======== DATASET EXCERPT
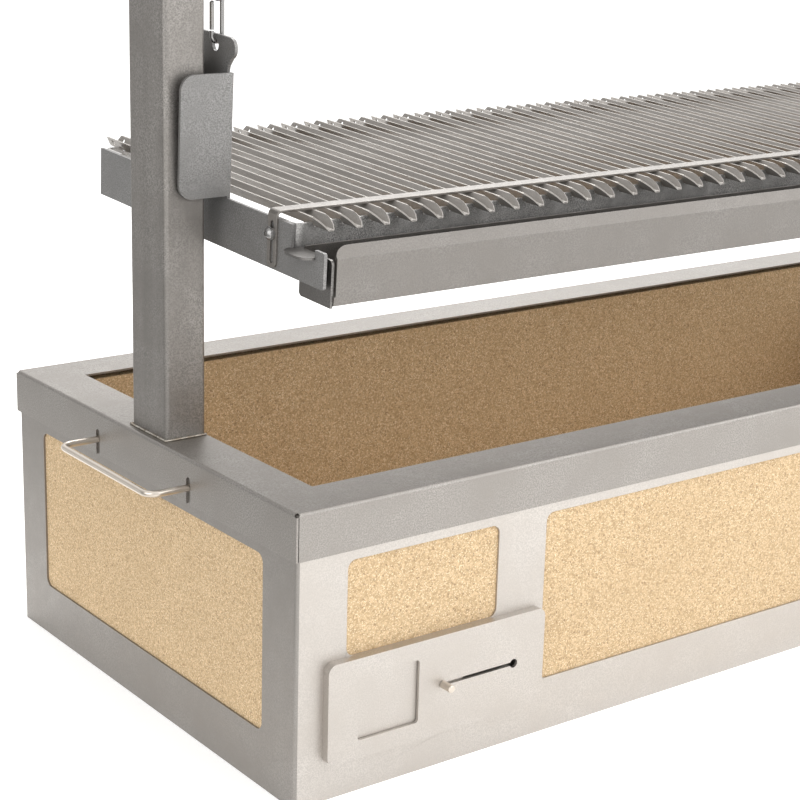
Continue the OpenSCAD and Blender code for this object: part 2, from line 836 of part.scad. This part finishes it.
module snap_hook_left() color(BRIGHT) snap_hook();
module snap_hook_right() color(BRIGHT) mirror([1, 0, 0]) snap_hook();

// Gate with a ball end at the top, where it turns on a small cross pin
module hook_gate() {
    x = -rope_x - hook_bow_r;
    translate([x, hook_y, gate_z0]) {
        cylinder(h = gate_pivot_z - gate_z0, r = hook_wire_r);
        translate([0, 0, gate_pivot_z - gate_z0]) sphere(hook_wire_r);
    }
    rod_y(hook_y - hook_wire_r - 0.5, hook_y + hook_wire_r + 0.5, x, gate_pivot_z, 0.9);
}

module hook_gate_left() color(BRIGHT) hook_gate();
module hook_gate_right() color(BRIGHT) mirror([1, 0, 0]) hook_gate();

// Thimble ring round the hook's top bow, and the ferrule that grips the rope
module rope_eye() {
    translate([-rope_x, hook_y, eye_z]) rotate([0, 90, 0]) rotate_extrude()
        translate([eye_r, 0]) circle(eye_wire_r);
    translate([-rope_x, hook_y, ferrule_z0]) cylinder(h = ferrule_z1 - ferrule_z0, r = ferrule_r);
}

module rope_eye_left() color(BRIGHT) rope_eye();
module rope_eye_right() color(BRIGHT) mirror([1, 0, 0]) rope_eye();

module lift_rope() {
    translate([-rope_x, rope_y, ferrule_z1]) cylinder(h = shaft_z - ferrule_z1, r = rope_d / 2);
}

module lift_rope_left() color(BRIGHT) lift_rope();
module lift_rope_right() color(BRIGHT) mirror([1, 0, 0]) lift_rope();

// ---------- lift gear ----------

// Drum with end flanges, keyed on the shaft
module rope_drum() {
    x0 = -rope_x - drum_half;
    x1 = -rope_x + drum_half;
    difference() {
        union() {
            rod_x(x0, x1, 0, shaft_z, drum_r - 0.3);
            for (x = [x0 - 3, x1]) rod_x(x, x + 3, 0, shaft_z, drum_flange_r);
        }
        rod_x(x0 - 5, x1 + 5, 0, shaft_z, shaft_r);
    }
}

module rope_drum_left() color(STEEL) rope_drum();
module rope_drum_right() color(STEEL) mirror([1, 0, 0]) rope_drum();

module lift_shaft() color(BRIGHT) rod_x(shaft_x0, shaft_x1, 0, shaft_z, shaft_r);

module shaft_collars() color(BRIGHT) {
    collar_w = 9;
    for (x = [-post_out - collar_w - 0.5, post_out + 0.5]) difference() {
        rod_x(x, x + collar_w, 0, shaft_z, shaft_r + 6);
        rod_x(x - 1, x + collar_w + 1, 0, shaft_z, shaft_r);
    }
}

module bearing_blocks() color(STEEL_DARK) {
    for (side = [-1, 1]) difference() {
        translate([side * post_cx, 0, post_top + cap_t]) {
            translate([0, 0, 12.5]) cube([block_w, block_d, 25], center = true);
            rod_x(-block_w / 2, block_w / 2, 0, 25, block_d / 2 - 3);
        }
        rod_x(side * post_cx - block_w, side * post_cx + block_w, 0, shaft_z, bush_r);
    }
}

module bearing_bushes() color(BRASS) {
    for (side = [-1, 1]) difference() {
        rod_x(side * post_cx - block_w / 2, side * post_cx + block_w / 2, 0, shaft_z, bush_r);
        rod_x(side * post_cx - block_w, side * post_cx + block_w, 0, shaft_z, shaft_r + bush_clear);
    }
}

// Ratchet wheel with saw teeth: their steep faces meet the pawl when the grate pulls down
module ratchet_wheel() color(STEEL_DARK) {
    step = 360 / ratchet_teeth;
    face = 2;
    difference() {
        along_x(ratchet_x, ratchet_x + ratchet_t) translate([0, shaft_z]) polygon([
            for (i = [0 : ratchet_teeth - 1]) each [
                ratchet_root * [cos(i * step), sin(i * step)],
                ratchet_r * [cos((i + 1) * step - face), sin((i + 1) * step - face)]
            ]
        ]);
        rod_x(ratchet_x - 1, ratchet_x + ratchet_t + 1, 0, shaft_z, shaft_r);
    }
}

// Pawl, lifted clear of the teeth; turned down by pawl_lift its toe drops behind a tooth
module pawl() color(STEEL_DARK) {
    x1 = ratchet_x + ratchet_t;
    translate([0, pawl_y, pawl_z]) rotate([pawl_lift, 0, 0]) translate([0, -pawl_y, -pawl_z])
        difference() {
            union() {
                rod_x(ratchet_x, x1, pawl_y, pawl_z, 8);
                along_x(ratchet_x, x1) translate([0, shaft_z]) polygon([
                    [-8.2, ratchet_root + 0.3], [-10.6, 27.4], [-13.5, ratchet_r + 1], [pawl_y + 2, 30],
                    [pawl_y + 2, 40], [-8.2, 34.5]
                ]);
                block([ratchet_x, pawl_y - 26, pawl_z - 3], [x1, pawl_y - 2, pawl_z + 3]);
            }
            rod_x(ratchet_x - 1, x1 + 1, pawl_y, pawl_z, pawl_pin_r + bush_clear);
        }
}

// Plate on the right bearing block that carries the pawl's pin
module pawl_bracket() color(STEEL_DARK) {
    x0 = post_cx + block_w / 2;
    block([x0, pawl_y - 9, post_top + cap_t + 2], [x0 + pawl_plate_t, -shaft_r - 7, pawl_z + 9]);
    rod_x(x0, ratchet_x + ratchet_t + 5, pawl_y, pawl_z, pawl_pin_r);
}

module wheel_ring() {
    translate([wheel_x, 0, shaft_z]) rotate([0, 90, 0]) rotate_extrude()
        translate([wheel_r, 0]) circle(wheel_tube_r);
}

module hand_wheel_rim() color(BLACK) wheel_ring();

// Hub and round spokes welded to the rim
module hand_wheel_spokes() color(STEEL) {
    difference() {
        union() {
            rod_x(wheel_x - hub_half, wheel_x + hub_half, 0, shaft_z, hub_r);
            for (i = [0 : spokes - 1]) translate([wheel_x, 0, shaft_z]) rotate([i * 360 / spokes + 45, 0, 0])
                cylinder(h = wheel_r - wheel_tube_r + 1.5, r = spoke_r);
        }
        rod_x(wheel_x - hub_half - 1, wheel_x + hub_half + 1, 0, shaft_z, shaft_r);
        wheel_ring();
    }
}

// Turning knob at the front of the wheel's rim: a shank with a thicker round end
module wheel_knob() color(BLACK) {
    x0 = wheel_x + wheel_tube_r + 3;
    translate([x0, -wheel_r, shaft_z]) rotate([0, 90, 0]) difference() {
        rotate_extrude() {
            square([9, knob_len]);
            translate([0, knob_len - knob_ball_r]) intersection() {
                circle(knob_ball_r);
                translate([0, -knob_ball_r]) square([13.5, 2 * knob_ball_r]);
            }
        }
        translate([0, 0, -1]) cylinder(h = knob_len + 2, r = knob_bolt_r + bush_clear);
    }
}

// Bolt that the knob turns on, seated on the wheel's tube
module knob_bolt() color(BRIGHT) {
    x0 = wheel_x + wheel_tube_r;
    difference() {
        union() {
            rod_x(wheel_x, x0 + knob_len + 6, -wheel_r, shaft_z, knob_bolt_r);
            rod_x(wheel_x, x0 + 2.7, -wheel_r, shaft_z, 8);
            rod_x(x0 + knob_len + 4.2, x0 + knob_len + 8, -wheel_r, shaft_z, 8);
        }
        wheel_ring();
    }
}

// ---------- output ----------

front_panel();
back_panel();
end_panel_left();
end_panel_right();
base_plate();
front_board();
back_board();
end_board_left();
end_board_right();
floor_board();
rim_frame();
carry_handle_left();
carry_handle_right();
post_left();
post_right();
post_welds();
post_caps();
crossbar();
damper_cover_left();
damper_cover_right();
damper_spacer_left();
damper_spacer_right();
damper_shutter_left();
damper_shutter_right();
damper_knob_left();
damper_knob_right();
side_plate_left();
side_plate_right();
guide_pads();
grate_front_bar();
grate_back_bar();
v_bars();
hold_down_strap();
strap_screws();
drip_tray_trough();
drip_tray_end_left();
drip_tray_end_right();
snap_hook_left();
snap_hook_right();
hook_gate_left();
hook_gate_right();
rope_eye_left();
rope_eye_right();
lift_rope_left();
lift_rope_right();
rope_drum_left();
rope_drum_right();
lift_shaft();
shaft_collars();
bearing_blocks();
bearing_bushes();
ratchet_wheel();
pawl();
pawl_bracket();
hand_wheel_rim();
hand_wheel_spokes();
wheel_knob();
knob_bolt();
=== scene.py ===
"""Looks for the charbroiler grill: materials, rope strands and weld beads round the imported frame."""

import math
import random

import bmesh
import bpy
from mathutils import Matrix, Vector


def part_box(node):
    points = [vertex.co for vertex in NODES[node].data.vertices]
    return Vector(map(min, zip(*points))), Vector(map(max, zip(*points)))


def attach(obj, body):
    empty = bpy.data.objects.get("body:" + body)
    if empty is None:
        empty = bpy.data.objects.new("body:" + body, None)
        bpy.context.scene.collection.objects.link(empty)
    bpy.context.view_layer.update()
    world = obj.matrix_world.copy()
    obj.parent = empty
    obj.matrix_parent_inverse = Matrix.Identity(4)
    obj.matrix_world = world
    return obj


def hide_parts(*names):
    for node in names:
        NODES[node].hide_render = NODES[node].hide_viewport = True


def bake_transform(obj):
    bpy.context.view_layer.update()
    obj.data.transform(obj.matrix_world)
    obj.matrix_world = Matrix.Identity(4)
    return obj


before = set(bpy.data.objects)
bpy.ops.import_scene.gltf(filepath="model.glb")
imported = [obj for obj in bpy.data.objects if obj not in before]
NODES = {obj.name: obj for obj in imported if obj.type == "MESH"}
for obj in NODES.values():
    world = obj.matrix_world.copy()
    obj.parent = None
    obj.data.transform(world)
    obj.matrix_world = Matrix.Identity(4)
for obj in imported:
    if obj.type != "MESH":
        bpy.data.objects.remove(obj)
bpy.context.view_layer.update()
MM = 0.001

# ---------- camera ----------

CAMERA_AT = (-1.4022, -1.4335, 0.7773)
CAMERA_HEADING = 37.138
CAMERA_PITCH = -16.473
CAMERA_ROLL = 1.636
CAMERA_LENS = 87.69
SENSOR = 36.0

# ---------- helpers ----------


def place_camera():
    data = bpy.data.cameras.new("camera")
    data.lens = CAMERA_LENS
    data.sensor_width = SENSOR
    data.clip_end = 60.0
    camera = bpy.data.objects.new("camera", data)
    bpy.context.scene.collection.objects.link(camera)
    turn = Matrix.Rotation(math.radians(-CAMERA_HEADING), 4, "Z")
    tilt = Matrix.Rotation(math.radians(90 + CAMERA_PITCH), 4, "X")
    roll = Matrix.Rotation(math.radians(CAMERA_ROLL), 4, "Z")
    camera.matrix_world = Matrix.Translation(CAMERA_AT) @ turn @ tilt @ roll
    bpy.context.scene.camera = camera


def area_light(name, at, aim, size, power):
    """A white rectangular light of a size in metres, turned towards aim."""
    data = bpy.data.lights.new(name, "AREA")
    data.shape = "RECTANGLE"
    data.size, data.size_y = size
    data.energy = power
    light = bpy.data.objects.new(name, data)
    bpy.context.scene.collection.objects.link(light)
    light.location = at
    light.rotation_euler = (Vector(aim) - Vector(at)).to_track_quat("-Z", "Y").to_euler()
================
» **YOUR TASK**
This exercise asks for the lines from the line with "front_panel();" to the line with "imported = [obj", both lines included, set down exactly and with nothing else.

» **OUTPUT FOR THIS EXERCISE**
front_panel();
back_panel();
end_panel_left();
end_panel_right();
base_plate();
front_board();
back_board();
end_board_left();
end_board_right();
floor_board();
rim_frame();
carry_handle_left();
carry_handle_right();
post_left();
post_right();
post_welds();
post_caps();
crossbar();
damper_cover_left();
damper_cover_right();
damper_spacer_left();
damper_spacer_right();
damper_shutter_left();
damper_shutter_right();
damper_knob_left();
damper_knob_right();
side_plate_left();
side_plate_right();
guide_pads();
grate_front_bar();
grate_back_bar();
v_bars();
hold_down_strap();
strap_screws();
drip_tray_trough();
drip_tray_end_left();
drip_tray_end_right();
snap_hook_left();
snap_hook_right();
hook_gate_left();
hook_gate_right();
rope_eye_left();
rope_eye_right();
lift_rope_left();
lift_rope_right();
rope_drum_left();
rope_drum_right();
lift_shaft();
shaft_collars();
bearing_blocks();
bearing_bushes();
ratchet_wheel();
pawl();
pawl_bracket();
hand_wheel_rim();
hand_wheel_spokes();
wheel_knob();
knob_bolt();
=== scene.py ===
"""Looks for the charbroiler grill: materials, rope strands and weld beads round the imported frame."""

import math
import random

import bmesh
import bpy
from mathutils import Matrix, Vector


def part_box(node):
    points = [vertex.co for vertex in NODES[node].data.vertices]
    return Vector(map(min, zip(*points))), Vector(map(max, zip(*points)))


def attach(obj, body):
    empty = bpy.data.objects.get("body:" + body)
    if empty is None:
        empty = bpy.data.objects.new("body:" + body, None)
        bpy.context.scene.collection.objects.link(empty)
    bpy.context.view_layer.update()
    world = obj.matrix_world.copy()
    obj.parent = empty
    obj.matrix_parent_inverse = Matrix.Identity(4)
    obj.matrix_world = world
    return obj


def hide_parts(*names):
    for node in names:
        NODES[node].hide_render = NODES[node].hide_viewport = True


def bake_transform(obj):
    bpy.context.view_layer.update()
    obj.data.transform(obj.matrix_world)
    obj.matrix_world = Matrix.Identity(4)
    return obj


before = set(bpy.data.objects)
bpy.ops.import_scene.gltf(filepath="model.glb")
imported = [obj for obj in bpy.data.objects if obj not in before]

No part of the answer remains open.